### SUPPLIED MATERIAL
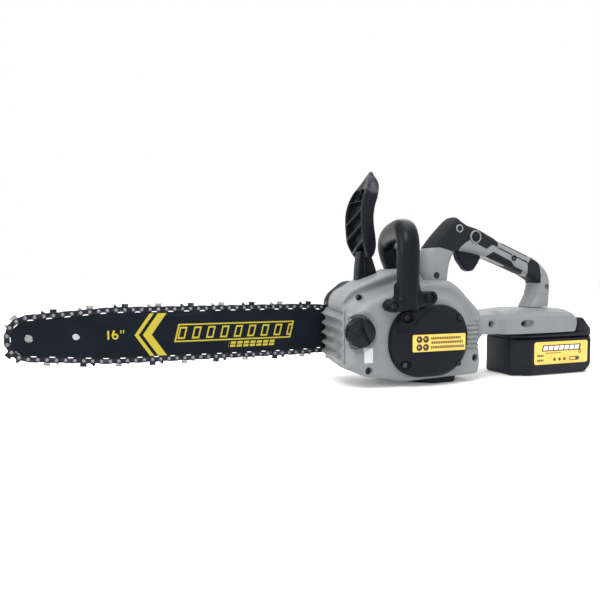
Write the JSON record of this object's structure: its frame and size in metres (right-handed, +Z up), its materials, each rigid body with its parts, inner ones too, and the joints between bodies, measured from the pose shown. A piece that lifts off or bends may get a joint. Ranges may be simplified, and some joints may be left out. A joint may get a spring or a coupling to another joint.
{
  "type": "cordless chainsaw",
  "caption": "Battery chainsaw with a guide bar and chain, wrap-round front handle, swinging hand guard, rear grip with trigger and a slide-in battery pack.",
  "frame": {"origin": "on the ground plane under the motor's axis, on the mid-plane of the rear handle and battery; the skid and the battery rest on z = 0", "axes": "+X to the rear (battery), so the bar's nose points to -X; +Y to the saw's right-hand side, where the bar is; +Z up"},
  "size_m": [0.7784, 0.1402, 0.2745],
  "materials": {
    "grey_shell": "satin moulded plastic",
    "black_shell": "satin moulded plastic",
    "grip_rubber": "soft overmoulded grip",
    "cast_grey": "die cast, lightly textured",
    "bar_paint": "painted steel",
    "steel": "bright steel",
    "dark_steel": "blackened steel",
    "tank_plastic": "translucent plastic",
    "copper": "copper windings on steel laminations",
    "board_green": "circuit board",
    "cell_blue": "sleeved cells"
  },
  "bodies": {
    "powerhead": {"housing_left": "grey_shell", "housing_right": "grey_shell", "base_skid": "black_shell", "bumper_spikes": "cast_grey", "motor_cover": "black_shell", "cover_screw_1": "dark_steel", "cover_screw_2": "dark_steel", "cover_screw_3": "dark_steel", "cover_screw_4": "dark_steel", "motor_stator": "copper", "motor_bearing_left": "steel", "motor_bearing_right": "steel", "sprocket_bearing": "steel", "brake_band": "steel", "bar_stud_1": "steel", "bar_nut_1": "steel", "bar_stud_2": "steel", "bar_nut_2": "steel", "sprocket_cover": "black_shell", "oil_tank": "tank_plastic", "oil_pump": "cast_grey", "front_handle": "black_shell", "handle_screw_1": "dark_steel", "handle_screw_2": "dark_steel", "guard_pin": "steel", "rear_handle_left": "grey_shell", "rear_handle_right": "grey_shell", "grip_left": "grip_rubber", "grip_right": "grip_rubber", "trigger_pin": "steel", "trigger_switch": "black_shell", "battery_dock": "grey_shell", "terminal_block": "black_shell", "controller_board": "board_green"},
    "motor": {"motor_rotor": "dark_steel", "motor_shaft": "steel", "motor_pinion": "dark_steel", "cooling_fan": "black_shell"},
    "drive": {"drive_gear": "dark_steel", "sprocket_shaft": "steel", "drive_sprocket": "dark_steel", "brake_drum": "steel", "sprocket_clip": "dark_steel"},
    "pump": {"pump_gear": "dark_steel"},
    "bar": {"guide_bar": "bar_paint", "nose_rivet": "steel", "bar_rivet": "steel", "saw_chain": "dark_steel", "tensioner_block": "dark_steel"},
    "nose_wheel": {"nose_sprocket": "steel"},
    "tension_screw": {"tensioner_screw": "steel"},
    "guard": {"hand_guard": "black_shell"},
    "trigger": {"trigger": "black_shell"},
    "lock_off": {"lock_off_button": "black_shell"},
    "cap_plug": {"oil_cap_plug": "black_shell"},
    "cap": {"oil_cap": "black_shell"},
    "battery": {"battery_case": "black_shell", "battery_lid": "black_shell", "cell_pack": "cell_blue"},
    "battery_latch": {"battery_latch": "black_shell"}
  },
  "joints": [
    {"name": "motor_spin", "type": "hinge", "parent": "powerhead", "child": "motor", "pos_m": [0, 0, 0.057], "axis": [0, 1, 0], "continuous": true},
    {"name": "sprocket_spin", "type": "hinge", "parent": "powerhead", "child": "drive", "pos_m": [-0.0102, 0, 0.07], "axis": [0, 1, 0], "continuous": true},
    {"name": "pump_spin", "type": "hinge", "parent": "powerhead", "child": "pump", "pos_m": [-0.03, 0.0098, 0.07735], "axis": [1, 0, 0], "continuous": true},
    {"name": "nose_spin", "type": "hinge", "parent": "bar", "child": "nose_wheel", "pos_m": [-0.4756, 0.0355, 0.07], "axis": [0, 1, 0], "continuous": true},
    {"name": "bar_tension", "type": "slide", "parent": "powerhead", "child": "bar", "axis": [-1, 0, 0], "range_m": [0, 0.0015]},
    {"name": "tension_screw_turn", "type": "hinge", "parent": "powerhead", "child": "tension_screw", "pos_m": [-0.09, 0.0261, 0.057], "axis": [1, 0, 0], "range_deg": [0, 541]},
    {"name": "guard_swing", "type": "hinge", "parent": "powerhead", "child": "guard", "pos_m": [-0.066, 0.016, 0.116], "axis": [0, -1, 0], "range_deg": [0, 25]},
    {"name": "trigger_pull", "type": "hinge", "parent": "powerhead", "child": "trigger", "pos_m": [0.064, 0, 0.1805], "axis": [0, -1, 0], "range_deg": [0, 12], "stiffness_Nm_per_rad": 0.5, "springref_deg": -6.88},
    {"name": "lock_off_press", "type": "slide", "parent": "powerhead", "child": "lock_off", "axis": [0, 1, 0], "range_m": [0, 0.004], "stiffness_N_per_m": 300, "springref_m": -0.002},
    {"name": "cap_lift", "type": "slide", "parent": "powerhead", "child": "cap_plug", "axis": [0, -1, 0], "range_m": [0, 0.012]},
    {"name": "cap_turn", "type": "hinge", "parent": "cap_plug", "child": "cap", "pos_m": [-0.106, -0.045, 0.0715], "axis": [0, -1, 0], "range_deg": [-1440, 0]},
    {"name": "battery_slide", "type": "slide", "parent": "powerhead", "child": "battery", "axis": [1, 0, 0], "range_m": [0, 0.11]},
    {"name": "battery_latch_press", "type": "slide", "parent": "battery", "child": "battery_latch", "axis": [0, 0, -1], "range_m": [0, 0.0025], "stiffness_N_per_m": 400, "springref_m": -0.002}
  ],
  "couplings": [
    {"joint": "sprocket_spin", "follows": "motor_spin", "ratio": -0.375},
    {"joint": "nose_spin", "follows": "motor_spin", "ratio": -0.375},
    {"joint": "pump_spin", "follows": "motor_spin", "ratio": 0.041667},
    {"joint": "tension_screw_turn", "follows": "bar_tension", "rad_per_m": 6283.2},
    {"joint": "cap_turn", "follows": "cap_lift", "rad_per_m": -2094.4}
  ]
}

### WRITTEN EXERCISE
Give the listing again, word for word.

### RESPONSE TO THE TASK
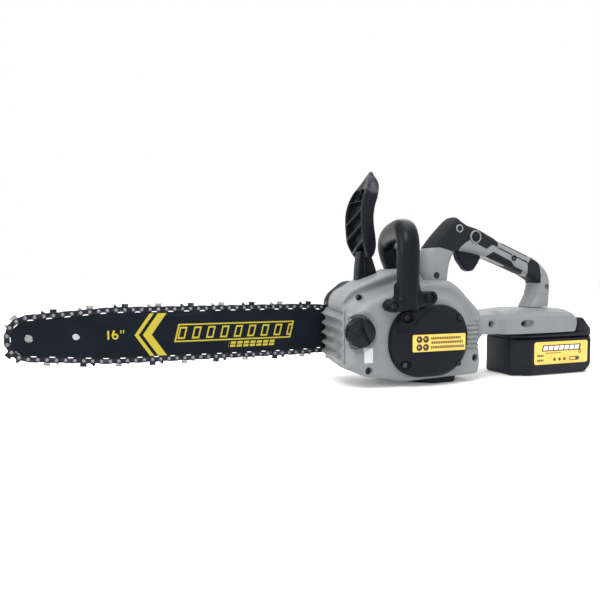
Write the JSON record of this object's structure: its frame and size in metres (right-handed, +Z up), its materials, each rigid body with its parts, inner ones too, and the joints between bodies, measured from the pose shown. A piece that lifts off or bends may get a joint. Ranges may be simplified, and some joints may be left out. A joint may get a spring or a coupling to another joint.
{
  "type": "cordless chainsaw",
  "caption": "Battery chainsaw with a guide bar and chain, wrap-round front handle, swinging hand guard, rear grip with trigger and a slide-in battery pack.",
  "frame": {"origin": "on the ground plane under the motor's axis, on the mid-plane of the rear handle and battery; the skid and the battery rest on z = 0", "axes": "+X to the rear (battery), so the bar's nose points to -X; +Y to the saw's right-hand side, where the bar is; +Z up"},
  "size_m": [0.7784, 0.1402, 0.2745],
  "materials": {
    "grey_shell": "satin moulded plastic",
    "black_shell": "satin moulded plastic",
    "grip_rubber": "soft overmoulded grip",
    "cast_grey": "die cast, lightly textured",
    "bar_paint": "painted steel",
    "steel": "bright steel",
    "dark_steel": "blackened steel",
    "tank_plastic": "translucent plastic",
    "copper": "copper windings on steel laminations",
    "board_green": "circuit board",
    "cell_blue": "sleeved cells"
  },
  "bodies": {
    "powerhead": {"housing_left": "grey_shell", "housing_right": "grey_shell", "base_skid": "black_shell", "bumper_spikes": "cast_grey", "motor_cover": "black_shell", "cover_screw_1": "dark_steel", "cover_screw_2": "dark_steel", "cover_screw_3": "dark_steel", "cover_screw_4": "dark_steel", "motor_stator": "copper", "motor_bearing_left": "steel", "motor_bearing_right": "steel", "sprocket_bearing": "steel", "brake_band": "steel", "bar_stud_1": "steel", "bar_nut_1": "steel", "bar_stud_2": "steel", "bar_nut_2": "steel", "sprocket_cover": "black_shell", "oil_tank": "tank_plastic", "oil_pump": "cast_grey", "front_handle": "black_shell", "handle_screw_1": "dark_steel", "handle_screw_2": "dark_steel", "guard_pin": "steel", "rear_handle_left": "grey_shell", "rear_handle_right": "grey_shell", "grip_left": "grip_rubber", "grip_right": "grip_rubber", "trigger_pin": "steel", "trigger_switch": "black_shell", "battery_dock": "grey_shell", "terminal_block": "black_shell", "controller_board": "board_green"},
    "motor": {"motor_rotor": "dark_steel", "motor_shaft": "steel", "motor_pinion": "dark_steel", "cooling_fan": "black_shell"},
    "drive": {"drive_gear": "dark_steel", "sprocket_shaft": "steel", "drive_sprocket": "dark_steel", "brake_drum": "steel", "sprocket_clip": "dark_steel"},
    "pump": {"pump_gear": "dark_steel"},
    "bar": {"guide_bar": "bar_paint", "nose_rivet": "steel", "bar_rivet": "steel", "saw_chain": "dark_steel", "tensioner_block": "dark_steel"},
    "nose_wheel": {"nose_sprocket": "steel"},
    "tension_screw": {"tensioner_screw": "steel"},
    "guard": {"hand_guard": "black_shell"},
    "trigger": {"trigger": "black_shell"},
    "lock_off": {"lock_off_button": "black_shell"},
    "cap_plug": {"oil_cap_plug": "black_shell"},
    "cap": {"oil_cap": "black_shell"},
    "battery": {"battery_case": "black_shell", "battery_lid": "black_shell", "cell_pack": "cell_blue"},
    "battery_latch": {"battery_latch": "black_shell"}
  },
  "joints": [
    {"name": "motor_spin", "type": "hinge", "parent": "powerhead", "child": "motor", "pos_m": [0, 0, 0.057], "axis": [0, 1, 0], "continuous": true},
    {"name": "sprocket_spin", "type": "hinge", "parent": "powerhead", "child": "drive", "pos_m": [-0.0102, 0, 0.07], "axis": [0, 1, 0], "continuous": true},
    {"name": "pump_spin", "type": "hinge", "parent": "powerhead", "child": "pump", "pos_m": [-0.03, 0.0098, 0.07735], "axis": [1, 0, 0], "continuous": true},
    {"name": "nose_spin", "type": "hinge", "parent": "bar", "child": "nose_wheel", "pos_m": [-0.4756, 0.0355, 0.07], "axis": [0, 1, 0], "continuous": true},
    {"name": "bar_tension", "type": "slide", "parent": "powerhead", "child": "bar", "axis": [-1, 0, 0], "range_m": [0, 0.0015]},
    {"name": "tension_screw_turn", "type": "hinge", "parent": "powerhead", "child": "tension_screw", "pos_m": [-0.09, 0.0261, 0.057], "axis": [1, 0, 0], "range_deg": [0, 541]},
    {"name": "guard_swing", "type": "hinge", "parent": "powerhead", "child": "guard", "pos_m": [-0.066, 0.016, 0.116], "axis": [0, -1, 0], "range_deg": [0, 25]},
    {"name": "trigger_pull", "type": "hinge", "parent": "powerhead", "child": "trigger", "pos_m": [0.064, 0, 0.1805], "axis": [0, -1, 0], "range_deg": [0, 12], "stiffness_Nm_per_rad": 0.5, "springref_deg": -6.88},
    {"name": "lock_off_press", "type": "slide", "parent": "powerhead", "child": "lock_off", "axis": [0, 1, 0], "range_m": [0, 0.004], "stiffness_N_per_m": 300, "springref_m": -0.002},
    {"name": "cap_lift", "type": "slide", "parent": "powerhead", "child": "cap_plug", "axis": [0, -1, 0], "range_m": [0, 0.012]},
    {"name": "cap_turn", "type": "hinge", "parent": "cap_plug", "child": "cap", "pos_m": [-0.106, -0.045, 0.0715], "axis": [0, -1, 0], "range_deg": [-1440, 0]},
    {"name": "battery_slide", "type": "slide", "parent": "powerhead", "child": "battery", "axis": [1, 0, 0], "range_m": [0, 0.11]},
    {"name": "battery_latch_press", "type": "slide", "parent": "battery", "child": "battery_latch", "axis": [0, 0, -1], "range_m": [0, 0.0025], "stiffness_N_per_m": 400, "springref_m": -0.002}
  ],
  "couplings": [
    {"joint": "sprocket_spin", "follows": "motor_spin", "ratio": -0.375},
    {"joint": "nose_spin", "follows": "motor_spin", "ratio": -0.375},
    {"joint": "pump_spin", "follows": "motor_spin", "ratio": 0.041667},
    {"joint": "tension_screw_turn", "follows": "bar_tension", "rad_per_m": 6283.2},
    {"joint": "cap_turn", "follows": "cap_lift", "rad_per_m": -2094.4}
  ]
}